PWSA: Exactly. It's good all around.
RES: You keep coming back to these post-apocalyptic scenarios in your films. Do you know what attracts you to them?
PWSA: I don't know. I mean, I grew up in the north of England, which was a fairly bleak post-industrial landscape. When I was growing up, there was a lot of dereliction. It was a big heavy industrial part of England: iron and steel, coal mining, ship building. But when I was a kid, all of that industry and infrastructure had fallen apart. I'm also from a family of coal miners, so that partly explains my fascination with underground spaces and tunnels, and these malevolent environments.
RES: There are a lot of belching smokestacks in In the Lost Lands…
PWSA: Yes, so there's a lot of my childhood, I guess, built into it. But then, what I also love about science fiction and fantasy is that it is kind of a truism. Nothing tells you more about the present-day than science fiction. It allows you to explore present-day concerns, and the world that we live in, in a freer way because you're in these inverted commas. That's what I liked about George's story. On the one hand, it's a fantasy story, but on the other hand, be careful what you wish for is something that everyone can learn from right now.
RES: Yeah be careful who you vote for, right? Another apocalyptic element to the film is the score by Paul Haslinger, former member of Tangerine Dream.

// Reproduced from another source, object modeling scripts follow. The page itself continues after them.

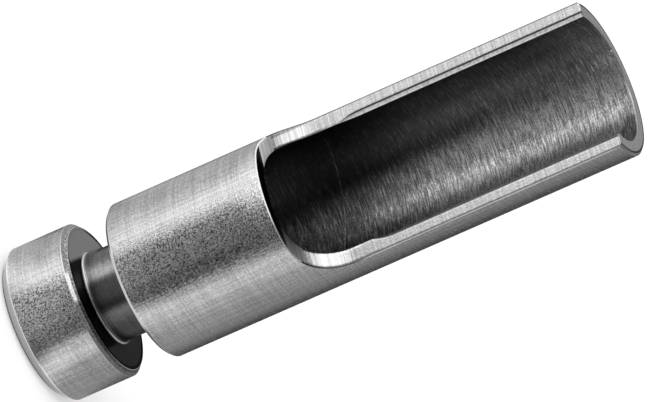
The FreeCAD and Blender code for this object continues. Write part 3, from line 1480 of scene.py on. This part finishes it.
@dataclass
class Studio:
    """The pale floor and the soft light that the punch stands in."""

    floor_size: float = 4000.0
    floor_colour: float = 0.8
    floor_roughness: float = 0.9
    floor_glow: float = 0.36
    floor_drop: float = 0.01
    world_light: float = 0.75
    lamp_place: Triple = (-300.0, -500.0, 600.0)
    lamp_size: float = 700.0
    lamp_power: float = 2.4

    def build(self) -> None:
        """Adds the floor, the world, the lamp and the reflection card."""
        self._world()
        self._floor()
        self._lamp()
        ReflectionCard().build()

    def _world(self) -> None:
        """A grey world that lights the scene, and is white where the camera or a reflection sees it."""
        world = bpy.data.worlds.new("studio")
        bpy.context.scene.world = world
        world.use_nodes = True
        graph = Graph(world.node_tree)
        background = graph.tree.nodes["Background"]
        strength = graph.spread(self._seen_by_eye(graph), 0, 1, self.world_light, 1.0)
        graph.feed(background, "Color", (1, 1, 1, 1))
        graph.feed(background, "Strength", strength)

    @staticmethod
    def _seen_by_eye(graph: Graph) -> Socket:
        """A socket that is 1 for camera, glossy and transmission rays.

        Args:
            graph: The nodes of the world or a material.

        Returns:
            The socket, which is 0 for all other rays.
        """
        path = graph.add("ShaderNodeLightPath")
        seen = graph.combine("MAXIMUM", path.outputs["Is Camera Ray"], path.outputs["Is Glossy Ray"])
        return graph.combine("MAXIMUM", seen, path.outputs["Is Transmission Ray"])

    def _floor(self) -> None:
        """The pale floor, which keeps the punch's soft shadow."""
        deselect_all()
        bpy.ops.mesh.primitive_plane_add(size=self.floor_size * MM, location=(0, 0, -self.floor_drop * MM))
        floor = bpy.context.active_object
        floor.name = "floor"
        made, graph = new_material("floor_paint")
        shader = graph.shader
        glow = graph.combine("MULTIPLY", self._seen_by_eye(graph), self.floor_glow)
        graph.feed(shader, "Base Color", (self.floor_colour,) * 3 + (1,))
        graph.feed(shader, "Roughness", self.floor_roughness)
        graph.feed(shader, "Specular IOR Level", 0.0)
        graph.feed(shader, "Emission Color", (1, 1, 1, 1))
        graph.feed(shader, "Emission Strength", glow)
        floor.data.materials.append(made)

    def _lamp(self) -> bpy.types.Object:
        """Adds the square softbox that faces the punch and gives the floor its soft shadow.

        Returns:
            The lamp.
        """
        deselect_all()
        bpy.ops.object.light_add(type="AREA", location=Vector(self.lamp_place) * MM)
        lamp = bpy.context.active_object
        lamp.name = "key"
        lamp.data.size = self.lamp_size * MM
        lamp.data.energy = self.lamp_power
        lamp.rotation_euler = Vector(self.lamp_place).to_track_quat("Z", "Y").to_euler()
        lamp.visible_glossy = False
        return lamp


def main() -> None:
    """Builds the camera, the studio and the punch."""
    logging.basicConfig(level=logging.INFO, format="%(name)s: %(message)s")
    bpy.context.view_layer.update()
    bpy.context.scene.view_settings.view_transform = "Standard"
    PhotoCamera().build()
    Studio().build()
    finishes = Finishes().build()
    punch = Punch().build(finishes)
    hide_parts("punch")
    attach(punch, "root")


if __name__ == "__main__":
    main()
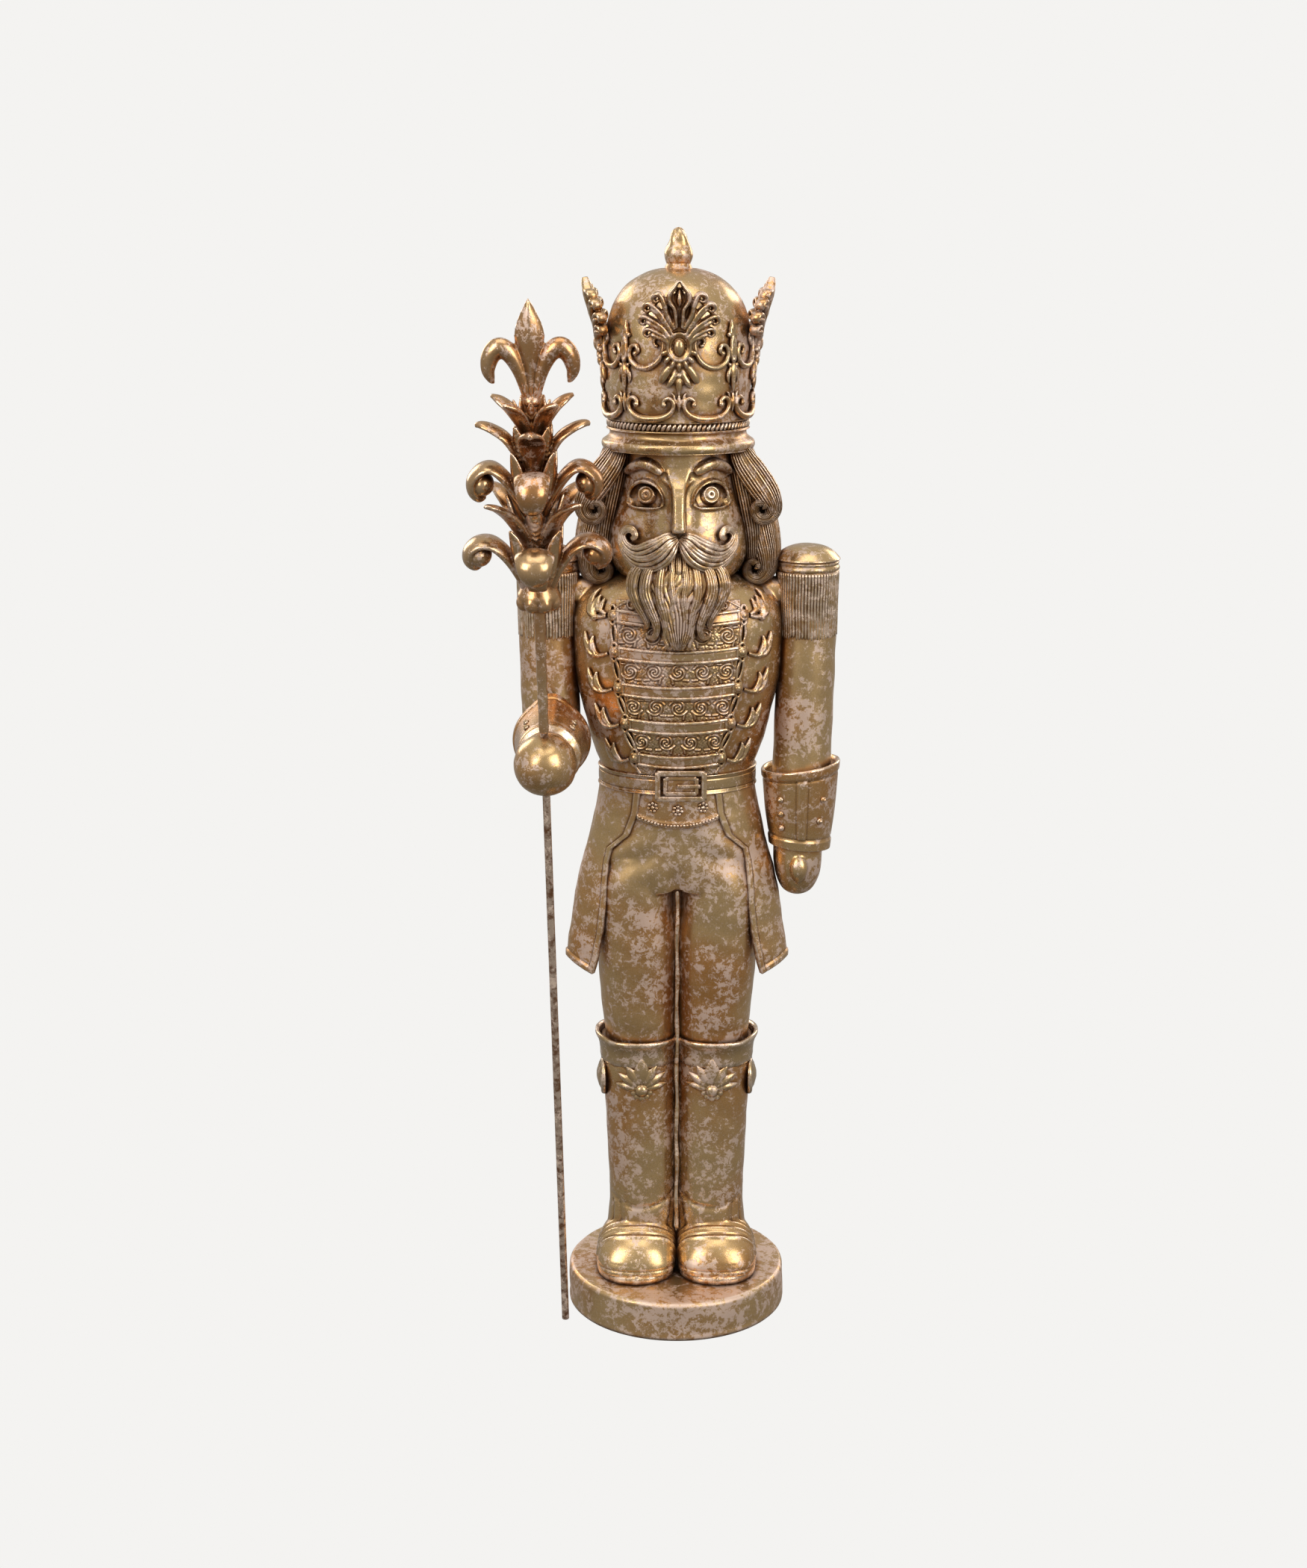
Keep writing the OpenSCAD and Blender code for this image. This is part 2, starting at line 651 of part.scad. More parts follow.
dome_h = 38;
function dome_radius(z) =
    let (t = max(0, (z - dome_z + dome_h) / dome_h))
    hat_r * pow(max(0, 1 - pow(t, 2.3)), 1 / 2.3);

module hat_crown() {
    color(gold) difference() {
        rotate_extrude($fn = 96) polygon(concat(
            [[0, brim_z + brim_h], [hat_r - 1.2, brim_z + brim_h], [hat_r - 1.2, rope_z + rope_h]],
            [for (i = [0:12]) let (z = dome_z - dome_h * (1 - sin(i * 7.2)))
                [dome_radius(z), z]],
            [[finial_r, dome_z], [0, dome_z]]));
        translate([0, 0, brim_z - 14]) cylinder(h = 28, r = peg_r);
        // lightening hollow of the casting
        translate([0, 0, body_z + 4]) cylinder(h = dome_z - dome_h - body_z, r = hat_r - 9);
    }
}

module hat_rope_band() {
    color(pale_gold) translate([0, 0, rope_z + 0.1]) rotate_extrude($fn = 96)
        translate([hat_r - 1.2, 0])
            polygon([[0, 0], [0.9, 0], [1.6, rope_h / 2 - 0.2], [0.9, rope_h - 0.4], [0, rope_h - 0.4]]);
}

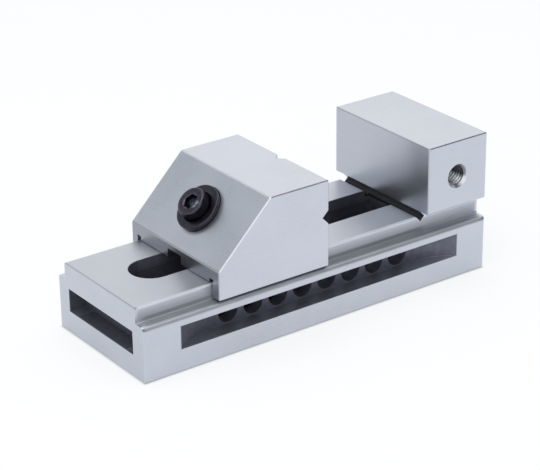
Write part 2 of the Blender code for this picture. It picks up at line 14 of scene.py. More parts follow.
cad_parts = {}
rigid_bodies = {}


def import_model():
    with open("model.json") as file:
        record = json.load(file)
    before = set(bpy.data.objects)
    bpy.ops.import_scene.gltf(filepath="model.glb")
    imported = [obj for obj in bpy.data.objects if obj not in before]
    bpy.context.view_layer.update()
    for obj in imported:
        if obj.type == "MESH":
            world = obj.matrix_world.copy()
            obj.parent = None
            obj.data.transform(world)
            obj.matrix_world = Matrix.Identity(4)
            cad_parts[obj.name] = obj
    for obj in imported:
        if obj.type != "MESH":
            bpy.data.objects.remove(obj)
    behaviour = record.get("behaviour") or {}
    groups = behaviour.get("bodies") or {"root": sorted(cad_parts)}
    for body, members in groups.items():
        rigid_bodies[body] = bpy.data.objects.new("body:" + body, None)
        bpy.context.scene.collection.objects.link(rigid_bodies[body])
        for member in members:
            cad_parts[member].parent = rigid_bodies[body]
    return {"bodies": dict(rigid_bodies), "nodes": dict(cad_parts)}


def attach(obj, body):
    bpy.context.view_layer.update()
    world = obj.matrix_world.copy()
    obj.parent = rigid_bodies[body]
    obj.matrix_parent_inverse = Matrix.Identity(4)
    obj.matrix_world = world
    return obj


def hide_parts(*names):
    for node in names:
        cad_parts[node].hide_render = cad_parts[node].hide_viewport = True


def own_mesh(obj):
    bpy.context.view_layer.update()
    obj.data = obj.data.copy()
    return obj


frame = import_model()

LOG = logging.getLogger("precision_vise")

Colour = tuple[float, float, float]
Point = tuple[float, float, float]
Box = tuple[Point, Point]
Ring = list[Point]
Section = list[tuple[float, float]]
Socket = bpy.types.NodeSocket
Tree = bpy.types.NodeTree

HAIR = 0.0001  # metres; the fade of a sharp edge
BOX_FACES = ((0, 1, 3, 2), (4, 6, 7, 5), (0, 4, 5, 1), (2, 3, 7, 6), (0, 2, 6, 4), (1, 5, 7, 3))


class Lay(Enum):
    """The direction in which the marks of a tool run over a surface."""

    ALONG = "along"
    AROUND = "around"


def clear_defaults() -> None:
    """Removes what an opening scene holds besides the loaded frame."""
    kept = set(frame["nodes"].values()) | set(frame["bodies"].values())
    for item in list(bpy.data.objects):
        if item not in kept:
            bpy.data.objects.remove(item, do_unlink=True)


class Nodes:
    """A material's node tree, with short calls for the nodes that the finishes share."""

    def __init__(self, name: str) -> None:
        """Starts an empty material with this name.

        Args:
            name: The material's name.
        """
        self.material = bpy.data.materials.new(name)
        self.material.use_nodes = True
        self.tree = self.material.node_tree
        self.shader = self.tree.nodes["Principled BSDF"]
        self.place = self.tree.nodes.new("ShaderNodeTexCoord")
        self.split = self.tree.nodes.new("ShaderNodeSeparateXYZ")
        self.link(self.place.outputs["Object"], self.split.inputs[0])

    def link(self, source: Socket, target: Socket) -> None:
        """Joins an output to an input."""
        self.tree.links.new(source, target)

    def put(self, value: object, target: Socket) -> None:
        """Gives an input a number, a colour or another node's output.

        Args:
            value: A number, a tuple or an output socket.
            target: The input that takes it.
        """
        if isinstance(value, Socket):
            self.link(value, target)
        else:
            target.default_value = value

    def math(self, operation: str, first: object, second: object = 0.0) -> Socket:
        """Adds a Math node.

        Args:
            operation: Blender's name for the operation.
            first: The first value or socket.
            second: The second value or socket.

        Returns:
            The result's socket.
        """
        node = self.tree.nodes.new("ShaderNodeMath")
        node.operation = operation
        self.put(first, node.inputs[0])
        self.put(second, node.inputs[1])
        return node.outputs[0]

    def ramp(self, value: object, low: float, high: float, start: float = 0.0, end: float = 1.0) -> Socket:
        """Maps a value smoothly from one range to another and holds it there.

        Args:
            value: The value or socket to map.
            low: The input that gives the start.
            high: The input that gives the end.
            start: The result at the low input.
            end: The result at the high input.

        Returns:
            The mapped value's socket.
        """
        node = self.tree.nodes.new("ShaderNodeMapRange")
        node.interpolation_type = "SMOOTHSTEP"
        self.put(value, node.inputs["Value"])
        for name, number in (("From Min", low), ("From Max", high), ("To Min", start), ("To Max", end)):
            node.inputs[name].default_value = number
        return node.outputs["Result"]

    def blend(self, factor: object, first: object, second: object) -> Socket:
        """Mixes two colours.

        Args:
            factor: The share of the second colour.
            first: The first colour, as a tuple or a socket.
            second: The second colour, as a tuple or a socket.

        Returns:
            The mixed colour's socket.
        """
        node = self.tree.nodes.new("ShaderNodeMix")
        node.data_type = "RGBA"
        self.put(factor, node.inputs[0])
        for value, target in ((first, node.inputs[6]), (second, node.inputs[7])):
            self.put((*value, 1.0) if isinstance(value, tuple) else value, target)
        return node.outputs[2]

    def noise(self, stretch: Point, detail: float = 3.0, shift: float = 0.0) -> Socket:
        """Adds a noise whose grain per metre differs along each axis.

        Args:
            stretch: Grains per metre along X, Y and Z.
            detail: The noise's number of finer layers.
            shift: A distance that moves the pattern, so that two noises differ.

        Returns:
            The noise's value socket, about 0.5 on average.
        """
        moved = self.tree.nodes.new("ShaderNodeMapping")
        moved.inputs["Scale"].default_value = stretch
        moved.inputs["Location"].default_value = (shift, shift, shift)
        self.link(self.place.outputs["Object"], moved.inputs["Vector"])
        texture = self.tree.nodes.new("ShaderNodeTexNoise")
        texture.inputs["Scale"].default_value = 1.0
        texture.inputs["Detail"].default_value = detail
        texture.inputs["Roughness"].default_value = 0.55
        self.link(moved.outputs["Vector"], texture.inputs["Vector"])
        return texture.outputs[0]

    def tinted(self, colour: Socket, factor: object) -> Socket:
        """Makes a colour lighter or darker.

        Args:
            colour: The colour's socket.
            factor: The factor, as a number or a socket.

        Returns:
            The new colour's socket.
        """
        node = self.tree.nodes.new("ShaderNodeVectorMath")
        node.operation = "SCALE"
        self.put(colour, node.inputs[0])
        self.put(factor, node.inputs[3])
        return node.outputs[0]

    def within(self, low: Point, high: Point, soft: Point) -> Socket:
        """Gives 1 inside a box in the vise's own frame and 0 outside it.

        Args:
            low: The box's lowest corner in metres.
            high: The box's highest corner in metres.
            soft: How far the edge fades inwards along each axis, in metres.

        Returns:
            The mask's socket.
        """
        mask: object = 1.0
        for axis in range(3):
            centre, half = (low[axis] + high[axis]) / 2, (high[axis] - low[axis]) / 2
            away = self.math("ABSOLUTE", self.math("SUBTRACT", self.split.outputs[axis], centre))
            mask = self.math("MULTIPLY", mask, self.ramp(away, half - soft[axis], half, 1.0, 0.0))
        return mask

    def near(self, point: Point, reach: float, soft: float) -> Socket:
        """Gives 1 close to a point in the vise's own frame and 0 away from it.

        Args:
            point: The point in metres.
            reach: How far the 1 reaches, in metres.
            soft: How far it fades beyond that, in metres.

        Returns:
            The mask's socket.
        """
        node = self.tree.nodes.new("ShaderNodeVectorMath")
        node.operation = "DISTANCE"
        self.link(self.place.outputs["Object"], node.inputs[0])
        node.inputs[1].default_value = point
        return self.ramp(node.outputs["Value"], reach, reach + soft, 1.0, 0.0)

    def bump(self, height: object, strength: float, depth: float) -> None:
        """Gives the surface a relief.

        Args:
            height: The relief's socket.
            strength: How strongly it shows.
            depth: Its depth in metres.
        """
        node = self.tree.nodes.new("ShaderNodeBump")
        node.inputs["Strength"].default_value = strength
        node.inputs["Distance"].default_value = depth
        self.put(height, node.inputs["Height"])
        self.link(node.outputs["Normal"], self.shader.inputs["Normal"])

    def coat(self, colour: Socket, roughness: Socket, metal: object = 1.0) -> None:
        """Sets the shader's colour, roughness and metal.

        Args:
            colour: The colour's socket.
            roughness: The roughness's socket.
            metal: The share of metal.
        """
        self.put(colour, self.shader.inputs["Base Color"])
        self.put(roughness, self.shader.inputs["Roughness"])
        self.put(metal, self.shader.inputs["Metallic"])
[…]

PWSA: Haslinger is amazing. He's the composer I've worked with the most and what I really like about him is that he's very adaptable. He’s the Glen McPherson of music. On the one hand, there's the crunchy guitars and techno of Death Race [2008]. And then, I immediately did The Three Musketeers [2011] with him, which is completely different. It's more orchestral and lush, and has lots of tangos in it. He’s also been a great collaborator on the Resident Evil movies. You would think it's a different composer, even though it's the same man. And growing up, I was a huge fan of Tangerine Dream. I found their music very evocative. When I was starting as a writer, I would play Tangerine Dream and write.
I felt like a lot of music scores, especially for Hollywood movies, have become very generic. It’s this kind of sub Hans Zimmer bombast, where it's synths and orchestra working together. It was very original when Hans Zimmer started doing it, but I feel like in a lot of these big movies the scores sound almost interchangeable. I wanted something that was a real callback to the scores that were made by machines and humans; I wanted to go back to scores that I'd loved from the 1980s, that Tangerine Dream had written back when Paul was a member of Tangerine Dream.
We listened to scores like Miracle Mile [1988], Sorcerer [1977], a lot of Near Dark [1997]. “The reason those scores are so distinctive,” Paul said, “is because we use technology, but the technology was very flawed.” The computers weren't good enough to keep time, and over time, over a five-minute track, the time signature would keep slipping because the computer wasn't on it. And I thought, “How do you recreate that?” He said, “Well, you can't, because that was a facet of that technology at the time. There's no kind of plug-in that exists to do that.” It was unique, it felt like machine music, but it had a human element to it, because the machines made mistakes.
Paul ended up contacting Peter Baumann, who was also in Tangerine Dream, and who had kept a lot of these 1980s synthesizers. We used one for some of the tracks on the score. We had a mini Tangerine Dream reunion where Peter came in and played, and we got these unique looping Tangerine Dream synthesizer sounds. They sound like the original ‘80s scores because they were made using that original technology, which I was quite excited about.
RES: Do you have time to play any video games these days?
PWSA: Well, I've partnered with Sega to do an adaptation of The House of the Dead, which is a particular favorite of mine. So, I will be shooting a lot of unpleasant things in the near future. That’s my current obsession right now.